__WRITTEN PROBLEM__. Which lines hold the word "pieces"? Copy each of them.

__Object data in JSON__.

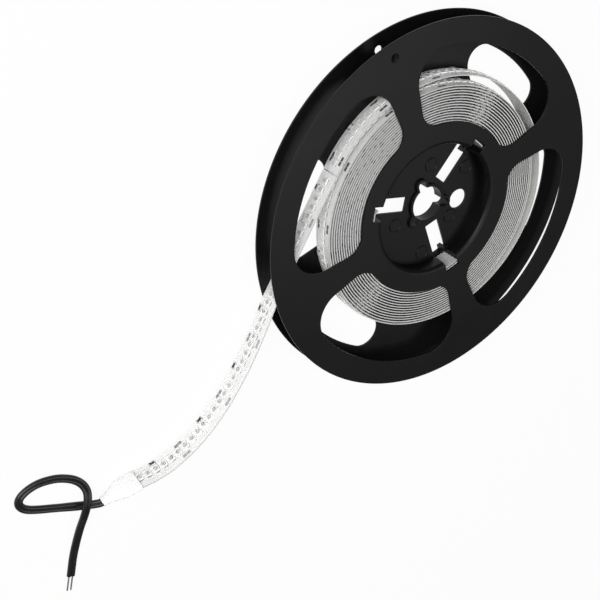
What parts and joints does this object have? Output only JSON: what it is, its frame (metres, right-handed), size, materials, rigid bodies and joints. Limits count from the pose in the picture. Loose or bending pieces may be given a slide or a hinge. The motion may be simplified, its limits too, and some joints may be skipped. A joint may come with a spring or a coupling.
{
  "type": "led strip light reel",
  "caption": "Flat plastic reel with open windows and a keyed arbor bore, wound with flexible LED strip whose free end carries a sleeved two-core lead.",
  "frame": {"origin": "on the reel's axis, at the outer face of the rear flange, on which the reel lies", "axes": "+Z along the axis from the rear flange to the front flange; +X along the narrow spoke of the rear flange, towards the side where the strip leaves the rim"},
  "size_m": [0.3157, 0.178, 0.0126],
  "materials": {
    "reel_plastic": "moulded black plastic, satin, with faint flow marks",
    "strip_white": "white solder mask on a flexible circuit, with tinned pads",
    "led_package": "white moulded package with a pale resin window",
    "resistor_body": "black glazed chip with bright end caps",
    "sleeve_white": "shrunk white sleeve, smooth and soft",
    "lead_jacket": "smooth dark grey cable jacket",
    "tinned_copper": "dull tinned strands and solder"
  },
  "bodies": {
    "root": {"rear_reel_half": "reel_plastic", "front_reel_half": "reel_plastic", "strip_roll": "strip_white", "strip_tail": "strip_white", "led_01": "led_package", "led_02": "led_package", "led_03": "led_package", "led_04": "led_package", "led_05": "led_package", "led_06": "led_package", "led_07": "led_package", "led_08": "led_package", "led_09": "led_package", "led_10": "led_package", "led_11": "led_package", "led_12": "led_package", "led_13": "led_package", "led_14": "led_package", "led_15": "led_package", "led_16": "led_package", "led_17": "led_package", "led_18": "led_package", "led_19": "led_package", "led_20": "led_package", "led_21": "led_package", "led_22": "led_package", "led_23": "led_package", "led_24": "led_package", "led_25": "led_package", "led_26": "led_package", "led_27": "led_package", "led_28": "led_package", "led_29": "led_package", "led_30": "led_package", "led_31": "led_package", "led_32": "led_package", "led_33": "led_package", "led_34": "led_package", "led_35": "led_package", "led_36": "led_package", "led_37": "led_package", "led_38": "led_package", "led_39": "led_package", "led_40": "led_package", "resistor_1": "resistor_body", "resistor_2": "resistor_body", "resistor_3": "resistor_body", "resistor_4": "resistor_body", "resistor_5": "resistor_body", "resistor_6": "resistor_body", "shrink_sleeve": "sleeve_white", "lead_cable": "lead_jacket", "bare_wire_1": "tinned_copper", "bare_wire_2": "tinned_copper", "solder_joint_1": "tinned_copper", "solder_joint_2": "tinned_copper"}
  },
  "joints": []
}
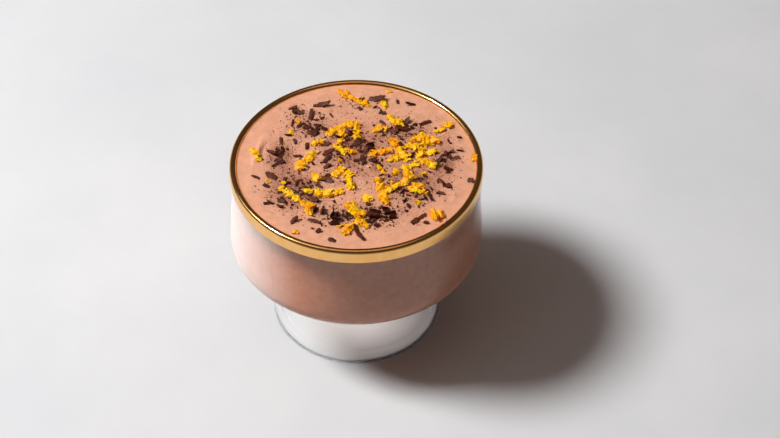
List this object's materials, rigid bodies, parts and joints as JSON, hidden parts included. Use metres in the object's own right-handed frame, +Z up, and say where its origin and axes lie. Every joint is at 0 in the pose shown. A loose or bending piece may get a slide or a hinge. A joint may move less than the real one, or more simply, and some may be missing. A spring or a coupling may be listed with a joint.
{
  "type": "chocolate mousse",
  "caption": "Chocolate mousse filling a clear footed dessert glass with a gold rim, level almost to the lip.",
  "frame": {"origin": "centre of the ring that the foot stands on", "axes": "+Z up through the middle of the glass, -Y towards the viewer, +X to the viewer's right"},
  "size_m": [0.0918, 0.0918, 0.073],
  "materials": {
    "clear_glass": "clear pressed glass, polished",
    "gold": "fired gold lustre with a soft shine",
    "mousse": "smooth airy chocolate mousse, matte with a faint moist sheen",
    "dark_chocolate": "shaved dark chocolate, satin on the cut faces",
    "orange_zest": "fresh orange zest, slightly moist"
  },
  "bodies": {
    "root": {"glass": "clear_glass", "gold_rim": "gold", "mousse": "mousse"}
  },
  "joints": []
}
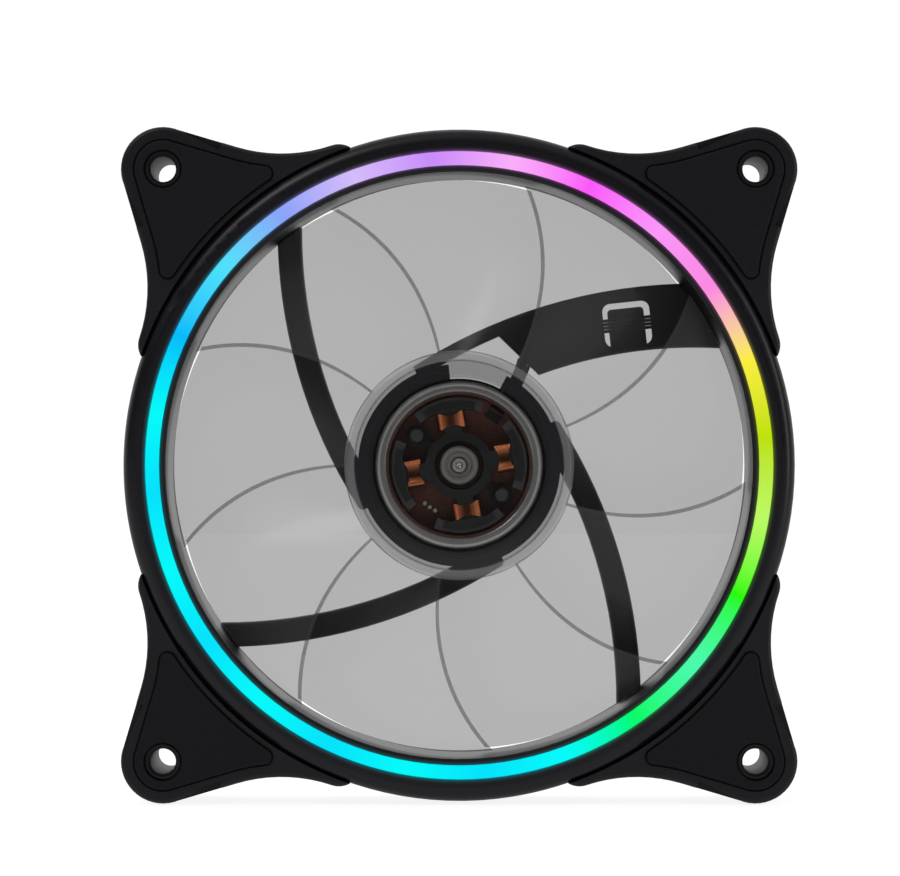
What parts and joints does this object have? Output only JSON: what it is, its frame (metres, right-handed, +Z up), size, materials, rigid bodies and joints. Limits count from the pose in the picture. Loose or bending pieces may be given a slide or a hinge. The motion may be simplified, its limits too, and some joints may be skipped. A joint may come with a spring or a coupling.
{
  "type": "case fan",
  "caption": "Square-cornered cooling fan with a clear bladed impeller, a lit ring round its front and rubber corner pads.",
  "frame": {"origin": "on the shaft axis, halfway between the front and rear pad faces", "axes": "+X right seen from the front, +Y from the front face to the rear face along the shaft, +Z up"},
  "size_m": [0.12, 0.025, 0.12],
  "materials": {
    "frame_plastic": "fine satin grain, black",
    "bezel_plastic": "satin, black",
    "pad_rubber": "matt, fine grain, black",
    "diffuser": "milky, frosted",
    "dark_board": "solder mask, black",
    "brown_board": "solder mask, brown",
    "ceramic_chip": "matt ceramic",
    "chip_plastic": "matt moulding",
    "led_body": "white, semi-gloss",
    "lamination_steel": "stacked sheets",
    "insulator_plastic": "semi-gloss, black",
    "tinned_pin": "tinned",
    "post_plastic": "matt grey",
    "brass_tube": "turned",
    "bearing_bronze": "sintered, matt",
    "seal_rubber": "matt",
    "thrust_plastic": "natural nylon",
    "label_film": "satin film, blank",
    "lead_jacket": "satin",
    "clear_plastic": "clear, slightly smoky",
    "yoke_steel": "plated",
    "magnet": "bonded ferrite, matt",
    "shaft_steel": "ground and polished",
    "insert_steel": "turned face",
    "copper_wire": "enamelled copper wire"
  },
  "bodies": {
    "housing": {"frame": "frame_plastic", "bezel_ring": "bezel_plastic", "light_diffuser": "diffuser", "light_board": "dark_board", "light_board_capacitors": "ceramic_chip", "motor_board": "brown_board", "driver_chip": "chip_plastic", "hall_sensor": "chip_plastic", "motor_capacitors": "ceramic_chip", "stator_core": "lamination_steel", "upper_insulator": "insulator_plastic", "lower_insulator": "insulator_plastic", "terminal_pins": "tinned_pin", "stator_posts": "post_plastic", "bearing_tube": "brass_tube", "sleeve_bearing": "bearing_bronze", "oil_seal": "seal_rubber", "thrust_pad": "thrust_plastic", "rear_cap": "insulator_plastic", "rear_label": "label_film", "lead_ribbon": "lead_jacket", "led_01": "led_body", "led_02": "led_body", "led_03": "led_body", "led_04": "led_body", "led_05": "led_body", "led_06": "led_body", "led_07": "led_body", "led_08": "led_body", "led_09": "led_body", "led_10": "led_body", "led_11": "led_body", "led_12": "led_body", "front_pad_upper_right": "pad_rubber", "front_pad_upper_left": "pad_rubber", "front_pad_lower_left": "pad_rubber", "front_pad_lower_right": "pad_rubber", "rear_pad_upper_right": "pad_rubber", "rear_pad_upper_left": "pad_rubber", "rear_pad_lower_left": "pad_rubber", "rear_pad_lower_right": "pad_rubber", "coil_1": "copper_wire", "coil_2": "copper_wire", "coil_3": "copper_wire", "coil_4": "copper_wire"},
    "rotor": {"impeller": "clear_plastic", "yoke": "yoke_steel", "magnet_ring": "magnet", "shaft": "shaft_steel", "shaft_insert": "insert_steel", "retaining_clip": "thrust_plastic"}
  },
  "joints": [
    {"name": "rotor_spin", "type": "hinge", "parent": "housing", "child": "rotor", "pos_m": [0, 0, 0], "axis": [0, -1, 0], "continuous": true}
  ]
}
...
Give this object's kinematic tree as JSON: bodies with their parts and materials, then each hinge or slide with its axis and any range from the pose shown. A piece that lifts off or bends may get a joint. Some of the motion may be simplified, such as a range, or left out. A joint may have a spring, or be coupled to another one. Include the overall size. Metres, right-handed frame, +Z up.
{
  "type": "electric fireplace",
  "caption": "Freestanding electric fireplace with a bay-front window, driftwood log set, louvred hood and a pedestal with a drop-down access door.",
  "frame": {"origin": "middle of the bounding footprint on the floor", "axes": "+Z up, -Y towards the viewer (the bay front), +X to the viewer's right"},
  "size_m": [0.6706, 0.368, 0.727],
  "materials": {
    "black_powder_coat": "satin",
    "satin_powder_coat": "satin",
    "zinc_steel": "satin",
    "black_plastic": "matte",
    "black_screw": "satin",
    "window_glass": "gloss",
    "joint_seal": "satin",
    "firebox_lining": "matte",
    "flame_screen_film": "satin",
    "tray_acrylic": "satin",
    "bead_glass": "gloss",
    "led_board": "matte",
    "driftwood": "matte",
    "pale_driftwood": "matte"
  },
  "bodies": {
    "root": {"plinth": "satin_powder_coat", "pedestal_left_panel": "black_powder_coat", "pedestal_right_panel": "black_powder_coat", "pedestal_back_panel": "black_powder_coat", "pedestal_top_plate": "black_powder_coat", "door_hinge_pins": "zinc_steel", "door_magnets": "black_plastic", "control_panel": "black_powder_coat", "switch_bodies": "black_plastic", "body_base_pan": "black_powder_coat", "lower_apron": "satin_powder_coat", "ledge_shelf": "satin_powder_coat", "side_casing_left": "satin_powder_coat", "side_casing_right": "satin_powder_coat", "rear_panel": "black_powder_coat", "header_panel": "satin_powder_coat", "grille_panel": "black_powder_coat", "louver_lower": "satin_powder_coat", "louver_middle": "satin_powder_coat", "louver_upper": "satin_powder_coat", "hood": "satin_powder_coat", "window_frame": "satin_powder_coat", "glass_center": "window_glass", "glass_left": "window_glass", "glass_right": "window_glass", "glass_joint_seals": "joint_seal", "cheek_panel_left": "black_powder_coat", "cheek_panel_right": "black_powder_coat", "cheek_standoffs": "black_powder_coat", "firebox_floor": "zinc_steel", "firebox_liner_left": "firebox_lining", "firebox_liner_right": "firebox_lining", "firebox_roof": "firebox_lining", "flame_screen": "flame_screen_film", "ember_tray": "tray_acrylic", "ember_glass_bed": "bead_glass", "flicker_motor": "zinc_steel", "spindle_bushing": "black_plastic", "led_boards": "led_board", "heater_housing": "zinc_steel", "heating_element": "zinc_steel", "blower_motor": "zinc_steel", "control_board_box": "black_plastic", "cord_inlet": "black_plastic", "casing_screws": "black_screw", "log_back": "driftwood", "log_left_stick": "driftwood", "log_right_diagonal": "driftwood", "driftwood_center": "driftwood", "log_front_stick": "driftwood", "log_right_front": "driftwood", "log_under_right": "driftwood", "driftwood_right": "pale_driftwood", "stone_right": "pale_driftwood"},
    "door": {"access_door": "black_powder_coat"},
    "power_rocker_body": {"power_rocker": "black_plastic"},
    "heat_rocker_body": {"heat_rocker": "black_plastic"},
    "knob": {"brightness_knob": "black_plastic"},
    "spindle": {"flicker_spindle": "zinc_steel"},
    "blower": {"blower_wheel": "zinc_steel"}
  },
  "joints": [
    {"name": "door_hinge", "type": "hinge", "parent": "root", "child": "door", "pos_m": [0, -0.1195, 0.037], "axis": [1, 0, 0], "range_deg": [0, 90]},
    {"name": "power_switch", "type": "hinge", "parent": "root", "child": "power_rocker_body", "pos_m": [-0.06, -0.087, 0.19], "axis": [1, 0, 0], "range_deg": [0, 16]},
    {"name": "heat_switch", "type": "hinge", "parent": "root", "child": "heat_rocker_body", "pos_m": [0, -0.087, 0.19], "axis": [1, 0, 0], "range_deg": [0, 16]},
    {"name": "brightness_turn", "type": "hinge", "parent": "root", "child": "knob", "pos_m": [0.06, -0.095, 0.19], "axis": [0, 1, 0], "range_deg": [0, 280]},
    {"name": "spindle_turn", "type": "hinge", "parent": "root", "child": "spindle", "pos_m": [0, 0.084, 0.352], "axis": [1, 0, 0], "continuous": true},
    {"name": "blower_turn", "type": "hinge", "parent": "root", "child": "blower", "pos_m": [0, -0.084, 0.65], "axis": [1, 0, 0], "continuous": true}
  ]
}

__RESULT OF THIS TASK__.
What parts and joints does this object have? Output only JSON: what it is, its frame (metres, right-handed), size, materials, rigid bodies and joints. Limits count from the pose in the picture. Loose or bending pieces may be given a slide or a hinge. The motion may be simplified, its limits too, and some joints may be skipped. A joint may come with a spring or a coupling.
What parts and joints does this object have? Output only JSON: what it is, its frame (metres, right-handed, +Z up), size, materials, rigid bodies and joints. Limits count from the pose in the picture. Loose or bending pieces may be given a slide or a hinge. The motion may be simplified, its limits too, and some joints may be skipped. A joint may come with a spring or a coupling.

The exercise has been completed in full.